### What you should do
List every line in this data where the string "materials" occurs.

### Data extract
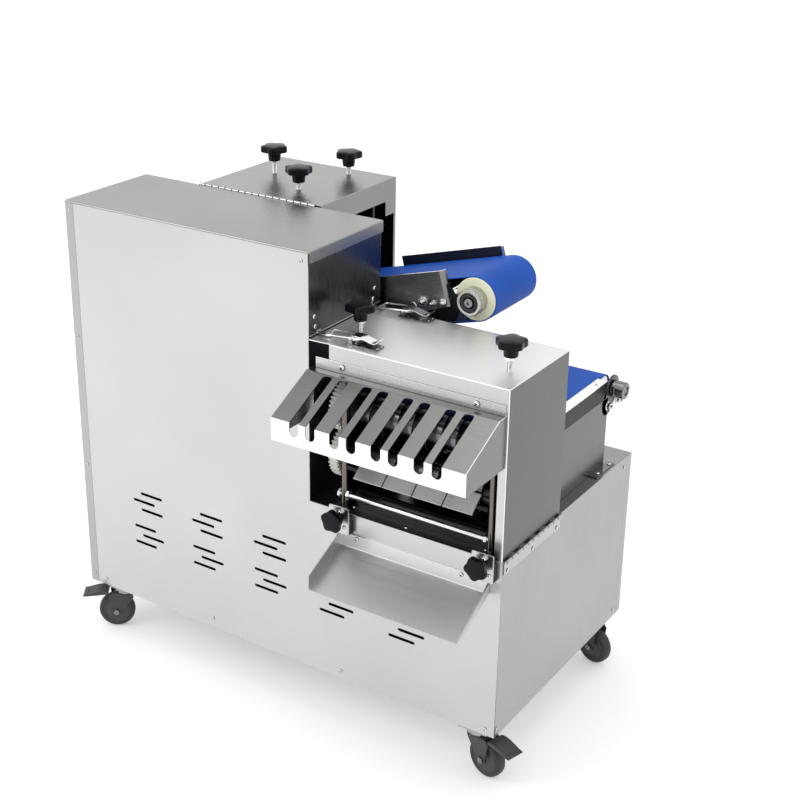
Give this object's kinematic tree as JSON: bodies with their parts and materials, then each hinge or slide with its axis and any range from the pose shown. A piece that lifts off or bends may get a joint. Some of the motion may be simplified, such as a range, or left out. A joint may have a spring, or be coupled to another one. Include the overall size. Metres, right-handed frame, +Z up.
{
  "type": "meat dicing machine",
  "caption": "Wheeled stainless machine that slices meat into strips in an upper head, carries them on belts and dices them in a lower head.",
  "frame": {"origin": "bottom centre of the bounding box, on the floor under the casters", "axes": "+X to the right along the front, +Y towards the back, +Z up"},
  "size_m": [1.0364, 0.6414, 0.9795],
  "materials": {
    "brushed_stainless": "fine vertical brushing, satin",
    "polished_steel": "bright polished",
    "dark_steel": "darker machined plate",
    "blue_belt": "satin food-grade belt",
    "cream_nylon": "machined cast nylon",
    "white_nylon": "machined nylon",
    "black_plastic": "moulded, glossy domed",
    "black_rubber": "moulded rubber",
    "black_paint": "satin black",
    "motor_paint": "satin grey-blue"
  },
  "bodies": {
    "machine": {"back_panel": "brushed_stainless", "base_deck": "brushed_stainless", "base_floor": "brushed_stainless", "clamp_left": "brushed_stainless", "clamp_right": "brushed_stainless", "comb_rack": "brushed_stainless", "discharge_chute": "brushed_stainless", "feed_belt": "blue_belt", "feed_frame": "brushed_stainless", "front_panel": "brushed_stainless", "guide_rods": "polished_steel", "infeed_tray": "brushed_stainless", "left_panel": "brushed_stainless", "lower_gear_motor": "motor_paint", "lower_head_frame": "dark_steel", "lower_hinge_leaf": "polished_steel", "outfeed_belt": "blue_belt", "outfeed_frame": "dark_steel", "right_panel": "brushed_stainless", "tower_lid": "brushed_stainless", "tower_wrap": "brushed_stainless", "upper_gear_motor": "motor_paint", "upper_head_frame": "brushed_stainless"},
    "upper_cover": {"upper_cover": "brushed_stainless"},
    "upper_knob_left": {"upper_knob_left": "black_plastic"},
    "upper_knob_front": {"upper_knob_front": "black_plastic"},
    "upper_knob_back": {"upper_knob_back": "black_plastic"},
    "lower_cover": {"lower_cover": "brushed_stainless", "slotted_guard": "brushed_stainless", "latch_base_front": "polished_steel", "latch_base_back": "polished_steel"},
    "lower_knob_left": {"lower_knob_left": "black_plastic"},
    "lower_knob_right": {"lower_knob_right": "black_plastic"},
    "latch_lever_front": {"latch_lever_front": "polished_steel"},
    "latch_bail_front": {"latch_bail_front": "polished_steel"},
    "latch_lever_back": {"latch_lever_back": "polished_steel"},
    "latch_bail_back": {"latch_bail_back": "polished_steel"},
    "clamp_knob_left": {"clamp_knob_left": "black_plastic"},
    "clamp_knob_right": {"clamp_knob_right": "black_plastic"},
    "upper_cutter_bottom": {"upper_cutter_bottom": "polished_steel"},
    "upper_cutter_top": {"upper_cutter_top": "polished_steel"},
    "lower_cutter_bottom": {"lower_cutter_bottom": "polished_steel", "lower_gear_bottom": "white_nylon"},
    "lower_cutter_top": {"lower_cutter_top": "polished_steel", "lower_gear_top": "white_nylon"},
    "outfeed_end_roller": {"outfeed_end_roller": "cream_nylon"},
    "outfeed_tail_roller": {"outfeed_tail_roller": "cream_nylon"},
    "feed_back_roller": {"feed_back_roller": "polished_steel"},
    "feed_front_roller": {"feed_front_roller": "polished_steel"},
    "main_switch": {"main_switch": "black_plastic"},
    "caster_fork_front_left": {"caster_fork_front_left": "black_paint"},
    "caster_wheel_front_left": {"caster_wheel_front_left": "black_rubber"},
    "brake_pedal_front_left": {"brake_pedal_front_left": "black_plastic"},
    "caster_fork_front_right": {"caster_fork_front_right": "black_paint"},
    "caster_wheel_front_right": {"caster_wheel_front_right": "black_rubber"},
    "brake_pedal_front_right": {"brake_pedal_front_right": "black_plastic"},
    "caster_fork_back_left": {"caster_fork_back_left": "black_paint"},
    "caster_wheel_back_left": {"caster_wheel_back_left": "black_rubber"},
    "caster_fork_back_right": {"caster_fork_back_right": "black_paint"},
    "caster_wheel_back_right": {"caster_wheel_back_right": "black_rubber"}
  },
  "joints": [
    {"name": "upper_cover_hinge", "type": "hinge", "parent": "machine", "child": "upper_cover", "pos_m": [-0.20824, 0.03735, 0.9215], "axis": [1, 0, 0], "range_deg": [0, 95]},
    {"name": "upper_knob_left_turn", "type": "hinge", "parent": "upper_cover", "child": "upper_knob_left", "pos_m": [-0.28224, 0.18775, 0.9215], "axis": [0, 0, 1], "continuous": true},
    {"name": "upper_knob_front_turn", "type": "hinge", "parent": "upper_cover", "child": "upper_knob_front", "pos_m": [-0.16824, 0.11425, 0.9215], "axis": [0, 0, 1], "continuous": true},
    {"name": "upper_knob_back_turn", "type": "hinge", "parent": "upper_cover", "child": "upper_knob_back", "pos_m": [-0.15424, 0.26475, 0.9215], "axis": [0, 0, 1], "continuous": true},
    {"name": "lower_cover_hinge", "type": "hinge", "parent": "machine", "child": "lower_cover", "pos_m": [0.47606, -0.09725, 0.451], "axis": [0, 1, 0], "range_deg": [0, 100]},
    {"name": "lower_knob_left_turn", "type": "hinge", "parent": "lower_cover", "child": "lower_knob_left", "pos_m": [0.12876, -0.11225, 0.7643], "axis": [0, 0, 1], "continuous": true},
    {"name": "lower_knob_right_turn", "type": "hinge", "parent": "lower_cover", "child": "lower_knob_right", "pos_m": [0.43426, -0.12875, 0.7643], "axis": [0, 0, 1], "continuous": true},
    {"name": "latch_lever_front_pivot", "type": "hinge", "parent": "lower_cover", "child": "latch_lever_front", "pos_m": [0.15176, -0.16725, 0.7741], "axis": [0, -1, 0], "range_deg": [0, 75]},
    {"name": "latch_bail_front_pivot", "type": "hinge", "parent": "latch_lever_front", "child": "latch_bail_front", "pos_m": [0.16476, -0.16725, 0.7786], "axis": [0, -1, 0], "range_deg": [-75, 0]},
    {"name": "latch_lever_back_pivot", "type": "hinge", "parent": "lower_cover", "child": "latch_lever_back", "pos_m": [0.15176, -0.00125, 0.7741], "axis": [0, -1, 0], "range_deg": [0, 75]},
    {"name": "latch_bail_back_pivot", "type": "hinge", "parent": "latch_lever_back", "child": "latch_bail_back", "pos_m": [0.16476, -0.00125, 0.7786], "axis": [0, -1, 0], "range_deg": [-75, 0]},
    {"name": "clamp_knob_left_turn", "type": "hinge", "parent": "machine", "child": "clamp_knob_left", "pos_m": [0.15076, -0.21105, 0.447], "axis": [0, -1, 0], "continuous": true},
    {"name": "clamp_knob_right_turn", "type": "hinge", "parent": "machine", "child": "clamp_knob_right", "pos_m": [0.44176, -0.21105, 0.447], "axis": [0, -1, 0], "continuous": true},
    {"name": "upper_cutter_bottom_spin", "type": "hinge", "parent": "machine", "child": "upper_cutter_bottom", "pos_m": [-0.19824, -0.02925, 0.732], "axis": [0, 1, 0], "continuous": true},
    {"name": "upper_cutter_top_spin", "type": "hinge", "parent": "machine", "child": "upper_cutter_top", "pos_m": [-0.19824, -0.02925, 0.822], "axis": [0, 1, 0], "continuous": true},
    {"name": "lower_cutter_bottom_spin", "type": "hinge", "parent": "machine", "child": "lower_cutter_bottom", "pos_m": [0.09876, -0.12125, 0.531], "axis": [1, 0, 0], "continuous": true},
    {"name": "lower_cutter_top_spin", "type": "hinge", "parent": "machine", "child": "lower_cutter_top", "pos_m": [0.09876, -0.12125, 0.621], "axis": [1, 0, 0], "continuous": true},
    {"name": "outfeed_end_roller_spin", "type": "hinge", "parent": "machine", "child": "outfeed_end_roller", "pos_m": [0.26376, 0.05775, 0.801], "axis": [0, 1, 0], "continuous": true},
    {"name": "outfeed_tail_roller_spin", "type": "hinge", "parent": "machine", "child": "outfeed_tail_roller", "pos_m": [-0.08794, 0.05775, 0.70347], "axis": [0, 1, 0], "continuous": true},
    {"name": "feed_back_roller_spin", "type": "hinge", "parent": "machine", "child": "feed_back_roller", "pos_m": [0.14776, 0.25875, 0.6025], "axis": [1, 0, 0], "continuous": true},
    {"name": "feed_front_roller_spin", "type": "hinge", "parent": "machine", "child": "feed_front_roller", "pos_m": [0.14776, -0.03225, 0.6025], "axis": [1, 0, 0], "continuous": true},
    {"name": "main_switch_turn", "type": "hinge", "parent": "machine", "child": "main_switch", "pos_m": [-0.48824, -0.13725, 0.8], "axis": [-1, 0, 0], "range_deg": [0, 90]},
    {"name": "caster_front_left_swivel", "type": "hinge", "parent": "machine", "child": "caster_fork_front_left", "pos_m": [-0.42024, -0.16625, 0.1], "axis": [0, 0, 1], "continuous": true},
    {"name": "caster_front_left_roll", "type": "hinge", "parent": "caster_fork_front_left", "child": "caster_wheel_front_left", "pos_m": [-0.43826, -0.17887, 0.0375], "axis": [0.5736, -0.8192, 0], "continuous": true},
    {"name": "brake_pedal_front_left_press", "type": "hinge", "parent": "caster_fork_front_left", "child": "brake_pedal_front_left", "pos_m": [-0.45309, -0.18925, 0.0822], "axis": [0.5736, -0.8192, 0], "range_deg": [0, 10]},
    {"name": "caster_front_right_swivel", "type": "hinge", "parent": "machine", "child": "caster_fork_front_right", "pos_m": [0.42676, -0.16625, 0.1], "axis": [0, 0, 1], "continuous": true},
    {"name": "caster_front_right_roll", "type": "hinge", "parent": "caster_fork_front_right", "child": "caster_wheel_front_right", "pos_m": [0.44791, -0.17231, 0.0375], "axis": [0.2756, 0.9613, 0], "continuous": true},
    {"name": "brake_pedal_front_right_press", "type": "hinge", "parent": "caster_fork_front_right", "child": "brake_pedal_front_right", "pos_m": [0.46531, -0.1773, 0.0822], "axis": [0.2756, 0.9613, 0], "range_deg": [0, 10]},
    {"name": "caster_back_left_swivel", "type": "hinge", "parent": "machine", "child": "caster_fork_back_left", "pos_m": [-0.42024, 0.27275, 0.1], "axis": [0, 0, 1], "continuous": true},
    {"name": "caster_back_left_roll", "type": "hinge", "parent": "caster_fork_back_left", "child": "caster_wheel_back_left", "pos_m": [-0.44091, 0.26523, 0.0375], "axis": [0.342, -0.9397, 0], "continuous": true},
    {"name": "caster_back_right_swivel", "type": "hinge", "parent": "machine", "child": "caster_fork_back_right", "pos_m": [0.42676, 0.27275, 0.1], "axis": [0, 0, 1], "continuous": true},
    {"name": "caster_back_right_roll", "type": "hinge", "parent": "caster_fork_back_right", "child": "caster_wheel_back_right", "pos_m": [0.44791, 0.26669, 0.0375], "axis": [0.2756, 0.9613, 0], "continuous": true}
  ],
  "couplings": [
    {"joint": "latch_bail_front_pivot", "follows": "latch_lever_front_pivot", "ratio": -1},
    {"joint": "latch_bail_back_pivot", "follows": "latch_lever_back_pivot", "ratio": -1},
    {"joint": "upper_cutter_top_spin", "follows": "upper_cutter_bottom_spin", "ratio": -1},
    {"joint": "lower_cutter_top_spin", "follows": "lower_cutter_bottom_spin", "ratio": -1},
    {"joint": "outfeed_tail_roller_spin", "follows": "outfeed_end_roller_spin", "ratio": 1},
    {"joint": "feed_front_roller_spin", "follows": "feed_back_roller_spin", "ratio": 1}
  ]
}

### Full answer
Give this object's kinematic tree as JSON: bodies with their parts and materials, then each hinge or slide with its axis and any range from the pose shown. A piece that lifts off or bends may get a joint. Some of the motion may be simplified, such as a range, or left out. A joint may have a spring, or be coupled to another one. Include the overall size. Metres, right-handed frame, +Z up.
  "materials": {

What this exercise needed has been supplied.